Rudd signed on to participate in 2015 and 2016 in what would be a two-pronged approach —increasing and organizing the books and resources in the school library and assisting the new librarian to build those connections to the classroom. “In a sense, it was trying to bring life back to this space, and really give it purpose and help the teachers in the school understand this was a resource to be used,” Rudd says. 

Learning about another country and culture side-by-side with Elon students was invaluable for Rudd. He has traveled in Europe, but South Africa awoke in him a desire to know more about the country’s history and place within the larger continent. During one leg of the return flight from South Africa, he sat next to a student, and they spent the eight-hour stretch sharing their thoughts about the experience they had just had, and how it was shaping their worldviews. “You’re confronted with things that are challenging, and sometimes you and the student are equally challenged,” Rudd says. “Those are pretty powerful things, as you see how students learn outside the traditional classroom environment.”

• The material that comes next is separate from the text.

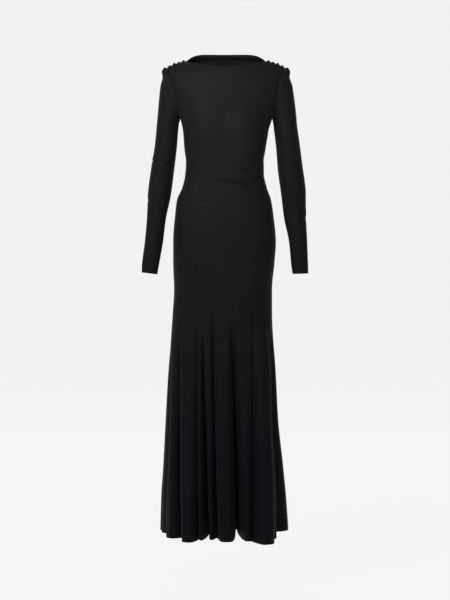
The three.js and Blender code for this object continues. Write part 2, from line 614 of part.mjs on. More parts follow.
function sidePanel(name, face, side) {
  const sign = side === 'left' ? 1 : -1;
  const forward = face === 'front' ? -1 : 1;
  const start = face === 'front' ? 0 : 180;
  const turnFrom = (local) => start + (face === 'front' ? 1 : -1) * sign * local;
  const localOf = (fold, drop) => {
    const turn = foldTurn(fold, drop);
    const away = sign * (turn > 180 ? turn - 360 : turn);
    return face === 'front' ? away : 180 - away;
  };
  const folds = FOLDS.filter((fold) => {
    if (fold.seam) return false;
    const local = localOf(fold, HEM_DROP);
    return local > 22 && local < 90;
  });
  const rows = SIDE_ROWS.map((drop) => {
    if (drop === PANEL_TOP_DROP) {
      const point = bodyPoint(sign * 90, drop + 1.2);
      point.y += (forward * SEAM_GAP) / 2;
      return [{ point, out: sideSeamOut(sign, drop) }];
    }
    const seamLocal = seamTurn(face, sign, drop);
    const at = Math.max(drop, FOLD_TOP_DROP);
    const seamAt = seamTurn(face, sign, at);
    const shares = folds.map((fold) => (localOf(fold, at) - seamAt) / (90 - seamAt)).sort((a, b) => a - b);
    return spread([0, ...shares, 1], FOLD_STEPS).map((share, k, all) => {
      if (k === 0) {
        const seam = seamEdge(face, sign, drop, vec(sign, 0, 0));
        return { point: seam.point.add(seam.shift), out: seam.out };
      }
      if (k === all.length - 1) {
        const point = bodyPoint(sign * 90, drop);
        point.y += (forward * SEAM_GAP) / 2;
        return { point, out: sideSeamOut(sign, drop) };
      }
      const turn = turnFrom(mix(seamLocal, 90, share));
      const low = Math.min(drop + 1, HEM_DROP);
      const along = bodyPoint(turn + 0.2, drop).sub(bodyPoint(turn - 0.2, drop));
      const down = bodyPoint(turn, low).sub(bodyPoint(turn, low - 2));
      return { point: bodyPoint(turn, drop), out: outwardFold(turn, drop, along, down) };
    });
  });
  const { outer, inner } = layer(rows);
  return clothSolid(name, outer, inner);
}

// Set-in sleeve: its first row is the armhole loop, then the rows swing about the underarm
// until they lie square to the arm, and taper to the open cuff
function sleeve(name, side) {
  const sign = side === 'left' ? 1 : -1;
  const hole = ARMHOLES[side];
  const loop = [];
  hole.points.forEach((point, k) => {
    const next = (k + 1) % hole.points.length;
    const splits = Math.min(-point.z, -hole.points[next].z) < SLEEVE_SPLIT_DROP ? CHORD_SPLITS : 1;
    for (let i = 0; i < splits; i += 1) {
      loop.push({
        point: point.clone().lerp(hole.points[next], i / splits),
        out: hole.outwards[k].clone().lerp(hole.outwards[next], i / splits).normalize(),
      });
    }
  });
  const tip = hole.points[YOKE_ROWS.length - 1];
  const underarm = hole.points[0];
  const length = tip.distanceTo(underarm);
  const count = loop.length;
  const angles = loop.map(({ point }, k) => {
    const up = point.clone().sub(underarm).dot(hole.axis) / length;
    const angle = Math.acos(Math.min(1, Math.max(-1, 1 - 2 * up)));
    return k <= count / 2 ? angle : 2 * Math.PI - angle;
  });
  const table = SLEEVES[side];
  const indexed = table.map((row, index) => ({ ...row, index }));
  const sectionPoint = (place, k) => {
    const at = (column) => read(indexed, column, place, 'index');
    const relax = ease(place / 7);
    const angle = mix(angles[k], (2 * Math.PI * k) / count, relax);
    const up = (1 - Math.cos(angle)) / 2;
    const x = mix(at('inner'), at('outer'), up);
    const drop = mix(at('innerDrop'), at('outerDrop'), up);
    const gather = gatherOut(angle, place);
    const half = at('half') + gather * 0.8;
    const y = at('mid') - half * Math.sin(angle);
    const lift = gather * Math.max(0, -Math.cos(angle));
    return vec(sign * (x + lift * 0.6), y, -drop + lift * 0.8);
  };
  const places = [];
  SLEEVE_STEPS_PER_SECTION.forEach((steps, k) => {
    for (let i = 0; i < steps; i += 1) places.push(k + i / steps);
  });
  places.push(table.length - 1);
  const rows = [
    loop.map(({ point, out }) => ({
      point: point.clone().addScaledVector(hole.armward, SEAM_GAP / 2),
      out,
    })),
  ];
  places.forEach((place) => {
    const ring = angles.map((angle, k) => sectionPoint(place, k));
    const centre = ring.reduce((sum, point) => sum.add(point), vec(0, 0, 0)).divideScalar(count);
    rows.push(
      ring.map((point, k) => {
        const step = 0.02;
        const low = Math.min(place + step, table.length - 1);
        const high = Math.max(low - 2 * step, 0);
        const along = ring[(k + 1) % count].clone().sub(ring[(k + count - 1) % count]);
        const down = sectionPoint(low, k).sub(sectionPoint(high, k));
        return { point, out: outward(along, down, point.clone().sub(centre)) };
      }),
    );
  });
  const { outer, inner } = layer(rows);
  return clothSolid(name, outer, inner, true);
}

// Gathers eased into the top of the sleeve cap, gone by the upper arm
function gatherOut(angle, place) {
  const fromTop = THREE.MathUtils.radToDeg(Math.abs(angle - Math.PI));
  if (fromTop > CAP_GATHERS.spread || place > 4) return 0;
  const along = (fromTop + CAP_GATHERS.spread) / (2 * CAP_GATHERS.spread);
  const strength = ease((CAP_GATHERS.spread - fromTop) / 25) * (1 - ease(place / 4));
  return CAP_GATHERS.out * strength * gatherWave(along, CAP_GATHERS.count);
}

const dress = new THREE.Group();
dress.add(middlePanel('front', 'front'));
dress.add(middlePanel('back', 'back'));
for (const side of ['left', 'right']) {
  dress.add(sidePanel(`side_front_${side}`, 'front', side));
  dress.add(sidePanel(`side_back_${side}`, 'back', side));
  dress.add(sleeve(`sleeve_${side}`, side));
}

export default dress;
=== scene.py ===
import math
from collections import namedtuple

import bpy
import numpy as np
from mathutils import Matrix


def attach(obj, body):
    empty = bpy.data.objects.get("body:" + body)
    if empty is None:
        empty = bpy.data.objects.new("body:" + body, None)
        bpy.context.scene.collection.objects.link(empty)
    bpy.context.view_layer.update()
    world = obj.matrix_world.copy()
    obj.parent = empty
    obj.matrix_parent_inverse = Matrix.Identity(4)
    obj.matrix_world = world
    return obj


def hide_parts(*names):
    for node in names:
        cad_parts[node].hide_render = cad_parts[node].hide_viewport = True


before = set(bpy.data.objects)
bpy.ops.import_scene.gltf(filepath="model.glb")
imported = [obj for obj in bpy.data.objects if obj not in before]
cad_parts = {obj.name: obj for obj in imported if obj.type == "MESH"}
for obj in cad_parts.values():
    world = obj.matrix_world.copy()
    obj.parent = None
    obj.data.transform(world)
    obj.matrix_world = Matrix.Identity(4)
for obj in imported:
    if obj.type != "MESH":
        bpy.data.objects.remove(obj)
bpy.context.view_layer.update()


# The studio
# Evenly lit pale paper that curves up behind the dress, a broad soft key light high on the
# wearer's right, a weaker fill in front and a narrow low fill that lifts the neck and bodice.
CAMERA_DISTANCE = 4.9
CAMERA_HEIGHT = -0.738
LENS_MM = 94.8


def add_object(name, data):
    """A new object at the origin, in the scene."""
    made = bpy.data.objects.new(name, data)
    bpy.context.scene.collection.objects.link(made)
    return made


camera_data = bpy.data.cameras.new("camera")
camera_data.lens = LENS_MM
camera_data.sensor_width = 36
camera_data.sensor_fit = "AUTO"
camera = add_object("camera", camera_data)
camera.location = (0, -CAMERA_DISTANCE, CAMERA_HEIGHT)
camera.rotation_euler = (math.radians(90), 0, 0)
bpy.context.scene.camera = camera


class Socket:
    """One output of a shader node, with maths written as Python expressions."""

    def __init__(self, tree, link):
        self.tree = tree
        self.link = link

    def math(self, operation, other=None, swapped=False):
        values = [self] if other is None else [self, other]
        if swapped:
            values.reverse()
        return self.tree.node("ShaderNodeMath", {"operation": operation}, values)

    def __add__(self, other):
        return self.math("ADD", other)

    __radd__ = __add__

    def __mul__(self, other):
        return self.math("MULTIPLY", other)

    __rmul__ = __mul__

    def __sub__(self, other):
        return self.math("SUBTRACT", other)

    def __rsub__(self, other):
        return self.math("SUBTRACT", other, swapped=True)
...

Rudd was able to share his expertise to help rejuvenate the library in Ekukhanyisweni Primary School, and took much away from his two visits to South Africa. When he assists students with research, he now asks deeper questions about what voices might be missing from the resources he connects them with, and more closely examines who is creating the narrative. “It was a very powerful experience personally in better understanding my own country, and its past,” he says.

“That’s the real value of study abroad, when it works well—you can’t help but come back and tell others about what you experienced. Even though I’m no expert, and I don’t have all the answers, I can at least share what I observed. I feel called to do that.”